▸ RAW DATA
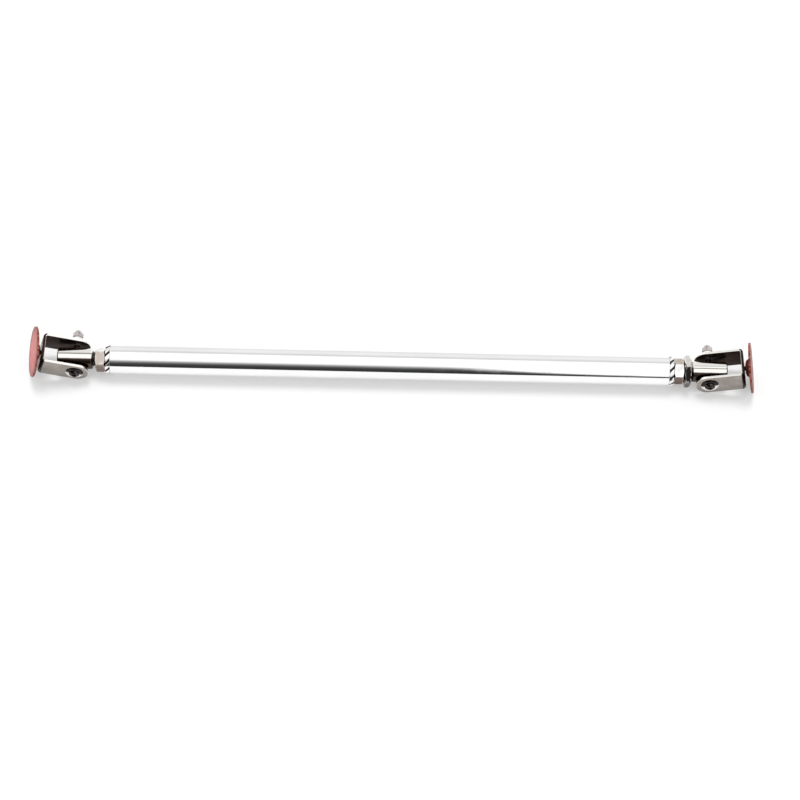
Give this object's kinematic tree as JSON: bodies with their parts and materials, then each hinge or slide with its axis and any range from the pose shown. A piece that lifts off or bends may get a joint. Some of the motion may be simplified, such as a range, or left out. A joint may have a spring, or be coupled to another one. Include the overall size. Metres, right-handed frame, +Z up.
{
  "type": "bed cargo bar",
  "caption": "Polished round bar with a screw-adjusted fork at each end; each fork tilts on a pivot bolt and carries a swivelling round rubber pad that presses on a side wall.",
  "frame": {"origin": "on the ground under the middle of the bar's box, with the bar lying as in use on a floor", "axes": "+X runs along the bar from the end with one nut to the end with two nuts, +Z is up, and the heads of the pivot bolts face -Y"},
  "size_m": [1.2322, 0.0986, 0.0896],
  "materials": {
    "polished_tube": "mirror-polished stainless tube",
    "turned_steel": "bright turned steel",
    "plated_nut": "bright plated steel",
    "threaded_steel": "plain steel thread",
    "stainless_plate": "brushed stainless plate",
    "plated_fastener": "bright plated steel",
    "bronze_bush": "plain bronze",
    "red_brown_rubber": "semi-gloss moulded rubber"
  },
  "bodies": {
    "tube_assembly": {"main_tube": "polished_tube", "left_end_plug": "turned_steel", "right_end_plug": "turned_steel"},
    "left_lock_nut": {"left_lock_nut": "plated_nut"},
    "left_rod": {"left_threaded_rod": "threaded_steel", "left_rod_head": "turned_steel", "left_pivot_bush": "bronze_bush"},
    "left_fork": {"left_fork_bracket": "stainless_plate", "left_pivot_bolt": "plated_fastener", "left_pivot_nut": "plated_fastener", "left_locking_nut": "plated_fastener", "left_head_washer": "plated_fastener", "left_nut_washer": "plated_fastener", "left_pad_stud": "plated_fastener"},
    "left_pad": {"left_pad_socket": "plated_fastener", "left_rubber_pad": "red_brown_rubber"},
    "right_lock_nut": {"right_lock_nut": "plated_nut"},
    "right_jam_nut": {"right_jam_nut": "plated_nut"},
    "right_rod": {"right_threaded_rod": "threaded_steel", "right_rod_head": "turned_steel", "right_pivot_bush": "bronze_bush"},
    "right_fork": {"right_fork_bracket": "stainless_plate", "right_pivot_bolt": "plated_fastener", "right_pivot_nut": "plated_fastener", "right_locking_nut": "plated_fastener", "right_head_washer": "plated_fastener", "right_nut_washer": "plated_fastener", "right_pad_stud": "plated_fastener"},
    "right_pad": {"right_pad_socket": "plated_fastener", "right_rubber_pad": "red_brown_rubber"}
  },
  "joints": [
    {"name": "left_rod_extend", "type": "slide", "parent": "tube_assembly", "child": "left_rod", "axis": [-1, 0, 0], "range_m": [0, 0.06]},
    {"name": "left_lock_nut_turn", "type": "hinge", "parent": "tube_assembly", "child": "left_lock_nut", "pos_m": [-0.48897, -0.00477, 0.02763], "axis": [-1, 0, 0], "range_deg": [0, 360]},
    {"name": "left_fork_tilt", "type": "hinge", "parent": "left_rod", "child": "left_fork", "pos_m": [-0.53387, -0.00477, 0.02763], "axis": [0, 0.9986, 0.0523], "range_deg": [-107, 73]},
    {"name": "left_pad_swivel", "type": "hinge", "parent": "left_fork", "child": "left_pad", "pos_m": [-0.59508, -0.00575, 0.04631], "axis": [0.2924, -0.05, 0.955], "range_deg": [-14, 2]},
    {"name": "right_rod_extend", "type": "slide", "parent": "tube_assembly", "child": "right_rod", "axis": [1, 0, 0], "range_m": [0, 0.06]},
    {"name": "right_lock_nut_turn", "type": "hinge", "parent": "tube_assembly", "child": "right_lock_nut", "pos_m": [0.48253, -0.00477, 0.02763], "axis": [1, 0, 0], "range_deg": [0, 360]},
    {"name": "right_jam_nut_turn", "type": "hinge", "parent": "tube_assembly", "child": "right_jam_nut", "pos_m": [0.49883, -0.00477, 0.02763], "axis": [1, 0, 0], "range_deg": [0, 360]},
    {"name": "right_fork_tilt", "type": "hinge", "parent": "right_rod", "child": "right_fork", "pos_m": [0.53633, -0.00477, 0.02763], "axis": [0, -0.9994, 0.0349], "range_deg": [-102, 78]},
    {"name": "right_pad_swivel", "type": "hinge", "parent": "right_fork", "child": "right_pad", "pos_m": [0.59893, -0.00431, 0.04093], "axis": [-0.2079, 0.0341, 0.9776], "range_deg": [-5.5, 10.5]}
  ],
  "couplings": [
    {"joint": "right_rod_extend", "follows": "left_rod_extend", "ratio": 1}
  ]
}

▸ WRITTEN TASK
Return the listing above word for word.

▸ THE RESULT
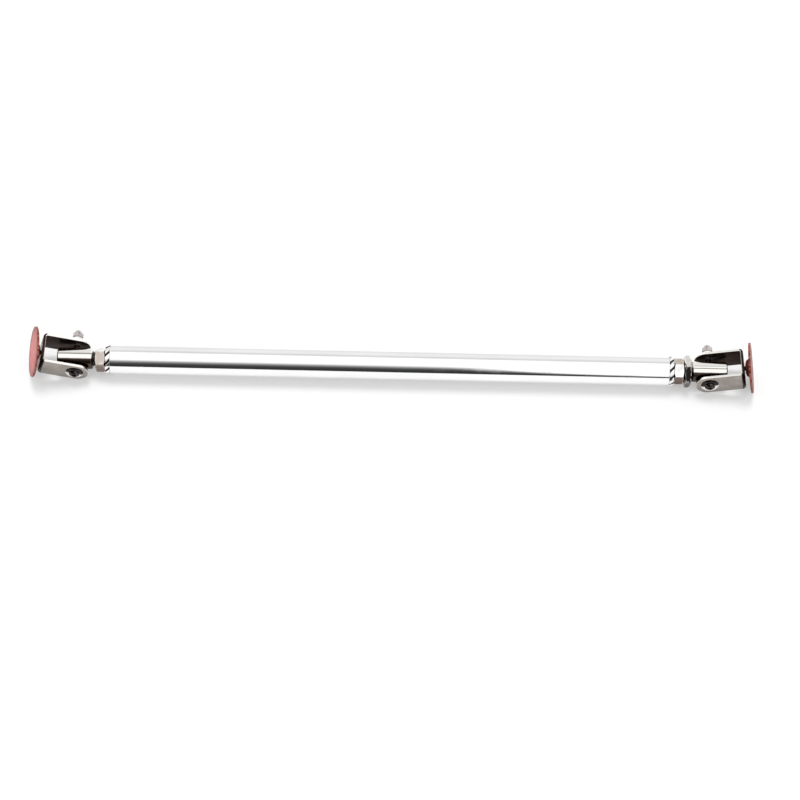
Give this object's kinematic tree as JSON: bodies with their parts and materials, then each hinge or slide with its axis and any range from the pose shown. A piece that lifts off or bends may get a joint. Some of the motion may be simplified, such as a range, or left out. A joint may have a spring, or be coupled to another one. Include the overall size. Metres, right-handed frame, +Z up.
{
  "type": "bed cargo bar",
  "caption": "Polished round bar with a screw-adjusted fork at each end; each fork tilts on a pivot bolt and carries a swivelling round rubber pad that presses on a side wall.",
  "frame": {"origin": "on the ground under the middle of the bar's box, with the bar lying as in use on a floor", "axes": "+X runs along the bar from the end with one nut to the end with two nuts, +Z is up, and the heads of the pivot bolts face -Y"},
  "size_m": [1.2322, 0.0986, 0.0896],
  "materials": {
    "polished_tube": "mirror-polished stainless tube",
    "turned_steel": "bright turned steel",
    "plated_nut": "bright plated steel",
    "threaded_steel": "plain steel thread",
    "stainless_plate": "brushed stainless plate",
    "plated_fastener": "bright plated steel",
    "bronze_bush": "plain bronze",
    "red_brown_rubber": "semi-gloss moulded rubber"
  },
  "bodies": {
    "tube_assembly": {"main_tube": "polished_tube", "left_end_plug": "turned_steel", "right_end_plug": "turned_steel"},
    "left_lock_nut": {"left_lock_nut": "plated_nut"},
    "left_rod": {"left_threaded_rod": "threaded_steel", "left_rod_head": "turned_steel", "left_pivot_bush": "bronze_bush"},
    "left_fork": {"left_fork_bracket": "stainless_plate", "left_pivot_bolt": "plated_fastener", "left_pivot_nut": "plated_fastener", "left_locking_nut": "plated_fastener", "left_head_washer": "plated_fastener", "left_nut_washer": "plated_fastener", "left_pad_stud": "plated_fastener"},
    "left_pad": {"left_pad_socket": "plated_fastener", "left_rubber_pad": "red_brown_rubber"},
    "right_lock_nut": {"right_lock_nut": "plated_nut"},
    "right_jam_nut": {"right_jam_nut": "plated_nut"},
    "right_rod": {"right_threaded_rod": "threaded_steel", "right_rod_head": "turned_steel", "right_pivot_bush": "bronze_bush"},
    "right_fork": {"right_fork_bracket": "stainless_plate", "right_pivot_bolt": "plated_fastener", "right_pivot_nut": "plated_fastener", "right_locking_nut": "plated_fastener", "right_head_washer": "plated_fastener", "right_nut_washer": "plated_fastener", "right_pad_stud": "plated_fastener"},
    "right_pad": {"right_pad_socket": "plated_fastener", "right_rubber_pad": "red_brown_rubber"}
  },
  "joints": [
    {"name": "left_rod_extend", "type": "slide", "parent": "tube_assembly", "child": "left_rod", "axis": [-1, 0, 0], "range_m": [0, 0.06]},
    {"name": "left_lock_nut_turn", "type": "hinge", "parent": "tube_assembly", "child": "left_lock_nut", "pos_m": [-0.48897, -0.00477, 0.02763], "axis": [-1, 0, 0], "range_deg": [0, 360]},
    {"name": "left_fork_tilt", "type": "hinge", "parent": "left_rod", "child": "left_fork", "pos_m": [-0.53387, -0.00477, 0.02763], "axis": [0, 0.9986, 0.0523], "range_deg": [-107, 73]},
    {"name": "left_pad_swivel", "type": "hinge", "parent": "left_fork", "child": "left_pad", "pos_m": [-0.59508, -0.00575, 0.04631], "axis": [0.2924, -0.05, 0.955], "range_deg": [-14, 2]},
    {"name": "right_rod_extend", "type": "slide", "parent": "tube_assembly", "child": "right_rod", "axis": [1, 0, 0], "range_m": [0, 0.06]},
    {"name": "right_lock_nut_turn", "type": "hinge", "parent": "tube_assembly", "child": "right_lock_nut", "pos_m": [0.48253, -0.00477, 0.02763], "axis": [1, 0, 0], "range_deg": [0, 360]},
    {"name": "right_jam_nut_turn", "type": "hinge", "parent": "tube_assembly", "child": "right_jam_nut", "pos_m": [0.49883, -0.00477, 0.02763], "axis": [1, 0, 0], "range_deg": [0, 360]},
    {"name": "right_fork_tilt", "type": "hinge", "parent": "right_rod", "child": "right_fork", "pos_m": [0.53633, -0.00477, 0.02763], "axis": [0, -0.9994, 0.0349], "range_deg": [-102, 78]},
    {"name": "right_pad_swivel", "type": "hinge", "parent": "right_fork", "child": "right_pad", "pos_m": [0.59893, -0.00431, 0.04093], "axis": [-0.2079, 0.0341, 0.9776], "range_deg": [-5.5, 10.5]}
  ],
  "couplings": [
    {"joint": "right_rod_extend", "follows": "left_rod_extend", "ratio": 1}
  ]
}